- Written request -
Emit the exact text of every line from the line with "obj.matrix_world = Matrix.Identity(4)" to the line with "b for b, ns", both ends included. No other output is expected.

** START OF Provided material **

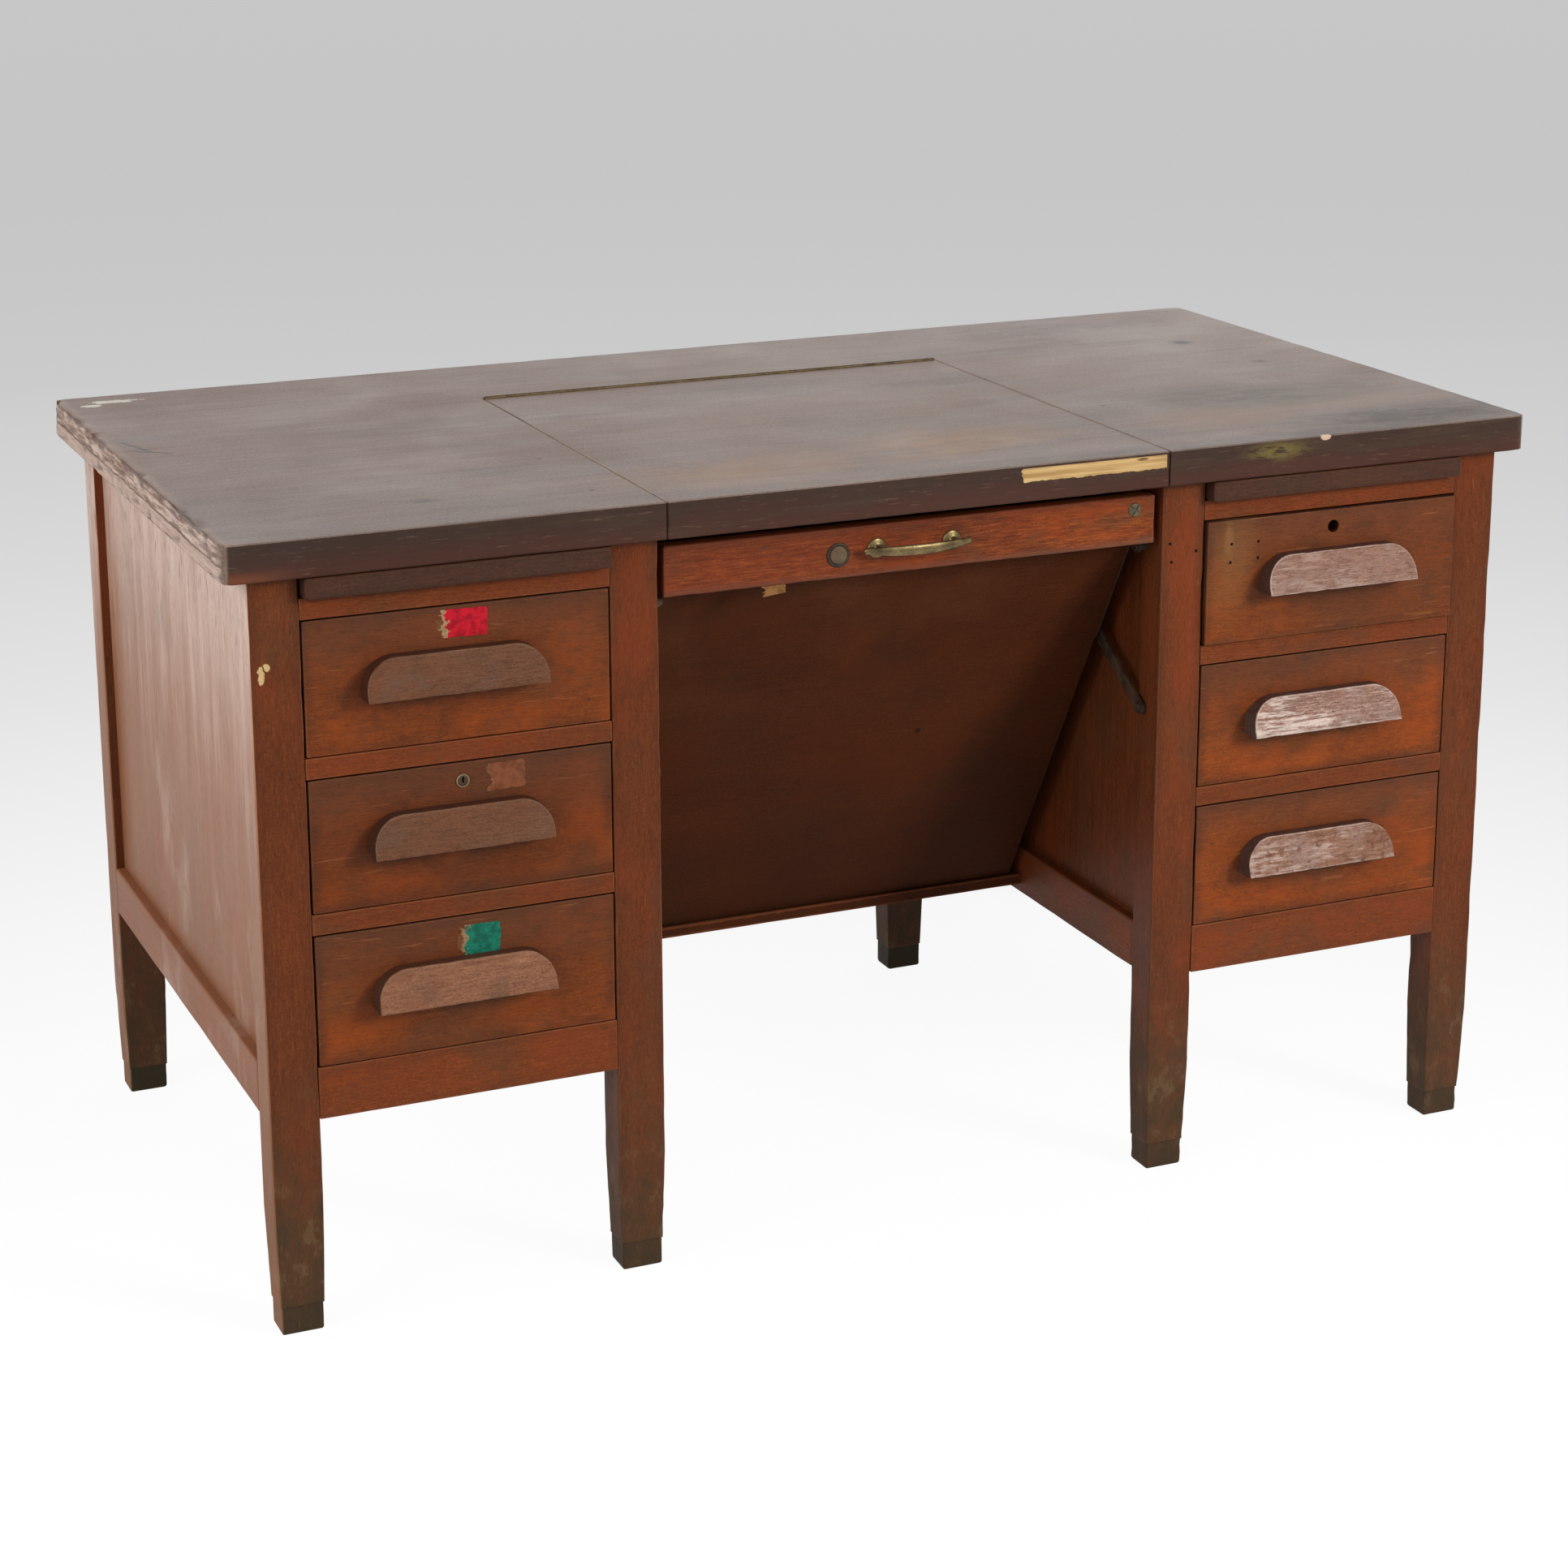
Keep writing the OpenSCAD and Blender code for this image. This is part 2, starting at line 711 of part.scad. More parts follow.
// A pull's face: straight below, with round upper corners
module pull_outline() {
  translate([-pull_w / 2, 0]) square([pull_w, pull_h - pull_r]);
  translate([-pull_w / 2 + pull_r, 0]) square([pull_w - 2 * pull_r, pull_h]);
  for (x = [-1, 1]) translate([x * (pull_w / 2 - pull_r), pull_h - pull_r]) circle(pull_r, $fn = rounds);
}

module pull(left, row) {
  shift = pull_shift[(left ? 0 : 3) + row - 1];
  color(oak_dark) in_drawer(left, row) translate([shift, 0, pull_up]) difference() {
    intersection() {
      along_y(-pull_low, pull_low) intersection() {
        pull_outline();
        translate([-pull_w / 2, 0]) square([pull_w, pull_h]);
      }
      along_x(-pull_w / 2, pull_w) polygon([[0, 0], [-pull_low, 0], [-pull_top, pull_h], [0, pull_h]]);
    }
    box(
      [-pull_w / 2 + grip_end, -pull_wall - grip_d, -over_cut],
      [pull_w - 2 * grip_end, grip_d, grip_h + over_cut]
    );
  }
}

module pull_left_1() { pull(true, 1); }
module pull_left_2() { pull(true, 2); }
module pull_left_3() { pull(true, 3); }
module pull_right_1() { pull(false, 1); }
module pull_right_2() { pull(false, 2); }
module pull_right_3() { pull(false, 3); }

// The lock of the left middle drawer: case_y is the front of its case
case_y = front_t - pocket_d;
bolt_y = case_y + (case_t - bolt_t) / 2;
plug_end = bolt_y - plug_wall;

module drawer_lock_case() {
  color(brass) in_drawer(true, 2) difference() {
    union() {
      box([-case_w / 2, case_y + wood_clear, case_low], [case_w, case_t - wood_clear, case_h]);
      bar_y(0, -nose_out, case_y + over_cut, lock_z, lock_r);
    }
    bar_y(0, -nose_out - over_cut, plug_end + bolt_clear, lock_z, plug_r + pivot_clear);
    box(
      [-bolt_w / 2 - bolt_clear, bolt_y - bolt_clear, case_low + case_h - bolt_h - bolt_clear],
      [bolt_w + 2 * bolt_clear, bolt_t + 2 * bolt_clear, bolt_h + 2]
    );
  }
}

module drawer_lock_plug() {
  color(brass) in_drawer(true, 2) difference() {
    bar_y(0, -nose_out - plug_out, plug_end, lock_z, plug_r);
    box([-key_w / 2, -nose_out - plug_out - over_cut, lock_z - key_h / 2], [key_w, key_d + over_cut, key_h]);
  }
}

module drawer_lock_bolt() {
  color(brass) in_drawer(true, 2) box(
    [-bolt_w / 2, bolt_y, case_low + case_h - bolt_h],
    [bolt_w, bolt_t, bolt_h]
  );
}

// Room in the rail above for the thrown bolt
module lock_mortise() {
  translate([-ped_x, front_y, floor_of(2) + drawer_h]) box(
    [-bolt_w / 2 - mortise_room, bolt_y - mortise_room, -over_cut],
    [bolt_w + 2 * mortise_room, bolt_t + 2 * mortise_room, bolt_throw + mortise_room + over_cut]
  );
}

// The hole for the apron screw, through the apron and into the board
module screw_hole() {
  y1 = apron_back + screw_in + wood_clear;
  bar_y(screw_x, apron_y - over_cut, y1, apron_top - screw_down, screw_r + wood_clear);
}

module platform_board() {
  color(ply) placed() difference() {
    along_x(-board_w / 2, board_w) polygon([
      [apron_back, board_front_z], board_foot, board_foot + normal * board_t,
      board_top, [apron_back, board_top_z]
    ]);
    screw_hole();
  }
}

button_z = apron_z + button_up;

module apron() {
  color(oak_pale) placed() difference() {
    box([-apron_w / 2, apron_y, apron_z], [apron_w, apron_t, apron_h]);
    bar_y(-button_x, apron_y - over_cut, apron_y + sleeve_d + wood_clear, button_z, sleeve_r + wood_clear);
    screw_hole();
  }
}

sleeve_r = button_r + button_clear + sleeve_wall;

module catch_sleeve() {
  color(steel) placed() difference() {
    union() {
      bar_y(-button_x, apron_y - flange_t, apron_y, button_z, flange_r);
      bar_y(-button_x, apron_y - flange_t, apron_y + sleeve_d, button_z, sleeve_r);
    }
    y0 = apron_y - flange_t - over_cut;
    bar_y(-button_x, y0, apron_y + sleeve_d - sleeve_wall, button_z, button_r + button_clear);
  }
}

module catch_button() {
  y0 = apron_y - flange_t - button_out;
  color(brass) placed() bar_y(-button_x, y0, y0 + button_len, button_z, button_r);
}

module apron_screw() {
  z = apron_top - screw_down;
  color(steel) placed() difference() {
    union() {
      bar_y(screw_x, apron_y - screw_head_t, apron_y, z, screw_head_r);
      bar_y(screw_x, apron_y - screw_head_t, apron_back + screw_in, z, screw_r);
    }
    translate([screw_x, 0, z]) rotate([0, screw_turn, 0]) box(
      [-screw_head_r - over_cut, apron_y - screw_head_t - over_cut, -screw_slot / 2],
      [2 * screw_head_r + 2 * over_cut, over_cut + slot_depth, screw_slot]
    );
  }
}

// A bow on two feet: its arc passes through the bow's ends and its middle
bow_rise = bow_out - bow_end;
bow_arc_r = (pow(bow_len / 2, 2) + pow(bow_rise, 2)) / (2 * bow_rise);
bow_half = asin(bow_len / 2 / bow_arc_r);
bow_centre = apron_y - bow_out + bow_arc_r;
foot_reach = apron_y - bow_centre + sqrt(pow(bow_arc_r, 2) - pow(handle_feet / 2, 2));

module apron_handle() {
  color(brass) placed() translate([-handle_x, 0, apron_z + handle_up]) {
    translate([0, bow_centre, 0]) rotate([0, 0, -90 - bow_half])
      rotate_extrude(angle = 2 * bow_half, $fn = 96) translate([bow_arc_r, 0]) circle(bow_r, $fn = fine);
    for (x = [-1, 1]) {
      translate([x * bow_len / 2, apron_y - bow_end, 0]) sphere(ball_r, $fn = fine);
      bar_y(x * handle_feet / 2, apron_y - foot_reach, apron_y, 0, foot_r);
      bar_y(x * handle_feet / 2, apron_y - rosette_t, apron_y, 0, rosette_r);
    }
  }
}

// A plate on each end of the board: it holds the pivot's eye and the stay's stud
module pivot_plates() {
  elbow = board_0 + normal * board_t / 2 + along * plate_w / 2;
  color(steel) placed() both() {
    difference() {
      along_x(plate_x, plate_t) polygon(band([pivot, elbow, stud], plate_w));
      bar_x(plate_x - over_cut, plate_x + plate_t + over_cut, pivot, pivot_r + pivot_clear);
    }
    bar_x(plate_x + plate_t, stay_x + stay_t + stud_out, stud, stud_r);
  }
}

// Shouldered pins in the inner front legs, for the platform and for the stays
module platform_pivots() {
  color(steel) placed() both() {
    shouldered_pin(pivot, plate_x, plate_t);
    shouldered_pin(stay_pivot, stay_x, stay_t);
  }
}

// A pin that carries a plate t thick at x: head, shank and collar
module shouldered_pin(p, x, t) {
  bar_x(x - side_clear - head_t, x - side_clear, p, head_r);
  bar_x(x - side_clear - over_cut, knee / 2 + pivot_in, p, pivot_r);
  bar_x(x + t + side_clear, knee / 2, p, head_r);
}

module stay() {
  tail = slot_path[stay_steps] + turned([stay_end, 0], heading(slot_path, stay_steps));
  difference() {
    along_x(stay_x, stay_t) polygon(band(concat([stay_pivot], slot_path, [tail]), stay_w));
    along_x(stay_x - over_cut, stay_t + 2 * over_cut) polygon(band(slot_path, 2 * (stud_r + stud_clear)));
    bar_x(stay_x - over_cut, stay_x + stay_t + over_cut, stay_pivot, pivot_r + pivot_clear);
  }
}

module stay_left() {
  color(steel) placed() mirror([1, 0, 0]) stay();
}

module stay_right() {
  color(steel) placed() stay();
}

desk_top();
lid();
lid_hinge_fixed_leaf();
lid_hinge_lid_leaf();
lid_hinge_pin();
lid_bearers();
leg_left_outer_front();
leg_left_inner_front();
leg_left_outer_back();
leg_left_inner_back();
leg_right_inner_front();
leg_right_outer_front();
leg_right_inner_back();
leg_right_outer_back();
side_panel_left_outer();
side_panel_left_inner();
side_panel_right_inner();
side_panel_right_outer();
side_rails_left();
side_rails_right();
front_rails_left();
front_rails_right();
runners_left();
runners_right();
back_panels();
modesty_panel();
well_floor();
writing_slide_left();
writing_slide_right();
drawer_front_left_1();
drawer_front_left_2();
drawer_front_left_3();
drawer_front_right_1();
drawer_front_right_2();
drawer_front_right_3();
drawer_box_left_1();
drawer_box_left_2();
drawer_box_left_3();
drawer_box_right_1();
drawer_box_right_2();
drawer_box_right_3();
pull_left_1();
pull_left_2();
pull_left_3();
pull_right_1();
pull_right_2();
pull_right_3();
drawer_lock_case();
drawer_lock_plug();
drawer_lock_bolt();
platform_board();
apron();
apron_handle();
catch_sleeve();
catch_button();
apron_screw();
pivot_plates();
platform_pivots();
stay_left();
stay_right();
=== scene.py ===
import json
import math
import bpy
import numpy as np
from mathutils import Matrix, Vector, kdtree


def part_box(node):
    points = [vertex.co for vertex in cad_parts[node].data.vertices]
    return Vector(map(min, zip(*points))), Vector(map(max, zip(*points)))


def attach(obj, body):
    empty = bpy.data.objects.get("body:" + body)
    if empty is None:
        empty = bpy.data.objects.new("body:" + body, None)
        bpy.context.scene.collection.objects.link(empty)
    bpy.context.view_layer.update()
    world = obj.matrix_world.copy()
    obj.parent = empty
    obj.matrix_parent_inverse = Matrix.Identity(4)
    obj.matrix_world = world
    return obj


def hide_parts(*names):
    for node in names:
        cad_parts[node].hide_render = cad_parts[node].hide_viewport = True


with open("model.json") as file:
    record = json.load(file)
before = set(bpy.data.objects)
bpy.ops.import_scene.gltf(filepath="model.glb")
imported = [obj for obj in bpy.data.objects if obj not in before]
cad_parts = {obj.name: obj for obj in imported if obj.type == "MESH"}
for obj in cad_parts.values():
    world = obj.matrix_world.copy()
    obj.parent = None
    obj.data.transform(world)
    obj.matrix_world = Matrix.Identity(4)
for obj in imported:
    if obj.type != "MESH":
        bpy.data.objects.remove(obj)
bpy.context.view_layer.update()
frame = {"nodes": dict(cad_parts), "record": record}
print("frame loaded:", len(frame["nodes"]), "nodes")

mm = 0.001
bodyOf = {n: b for b, ns in frame["record"]["behaviour"]["bodies"].items() for n in ns}


def srgb(r, g, b):  # a colour as the eye names it, 0 to 255, for a socket
    lin = [c / 12.92 if c <= 0.04045 else ((c + 0.055) / 1.055) ** 2.4 for c in (r / 255, g / 255, b / 255)]
    return (*lin, 1.0)


def addNode(tree, kind, settings=None, sockets=None, out=0):  # sockets hold values, other sockets or lists
    made = tree.nodes.new(kind)
    for key, value in (settings or {}).items():
        setattr(made, key, value)
    for key, value in (sockets or {}).items():
        for one in value if isinstance(value, list) else [value]:
            if isinstance(one, bpy.types.NodeSocket):
                tree.links.new(one, made.inputs[key])
            else:
                made.inputs[key].default_value = one
    return made.outputs[out]


# shader sheet: a socket in a small wrapper, so that maths reads as maths
class Wire:
    def __init__(self, sheet, socket):
        self.sheet, self.socket = sheet, socket

    def calc(self, operation, *values):
        return self.sheet.add("ShaderNodeMath", {"operation": operation}, dict(enumerate(values)))

    def __add__(self, other):
        return self.calc("ADD", self, other)

    def __sub__(self, other):
        return self.calc("SUBTRACT", self, other)

    def __rsub__(self, other):
        return self.calc("SUBTRACT", other, self)

    def __mul__(self, other):
        return self.calc("MULTIPLY", self, other)

    def __truediv__(self, other):
        return self.calc("DIVIDE", self, other)

    __radd__ = __add__

    def least(self, other):
        return self.calc("MINIMUM", self, other)

    def most(self, other):
        return self.calc("MAXIMUM", self, other)

    def clipped(self):
        return self.least(1.0).most(0.0)

    def root(self):
        return self.calc("SQRT", self)

    def unsigned(self):
        return self.calc("ABSOLUTE", self)

    def rise(self, low, high):  # 0 below low, 1 above high, smooth between
        settings = {"interpolation_type": "SMOOTHSTEP"}
        return self.sheet.add("ShaderNodeMapRange", settings, {0: self, 1: low, 2: high, 3: 0.0, 4: 1.0})

    def fall(self, low, high):
        return 1 - self.rise(low, high)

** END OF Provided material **

- Solution to this exercise -
    obj.matrix_world = Matrix.Identity(4)
for obj in imported:
    if obj.type != "MESH":
        bpy.data.objects.remove(obj)
bpy.context.view_layer.update()
frame = {"nodes": dict(cad_parts), "record": record}
print("frame loaded:", len(frame["nodes"]), "nodes")

mm = 0.001
bodyOf = {n: b for b, ns in frame["record"]["behaviour"]["bodies"].items() for n in ns}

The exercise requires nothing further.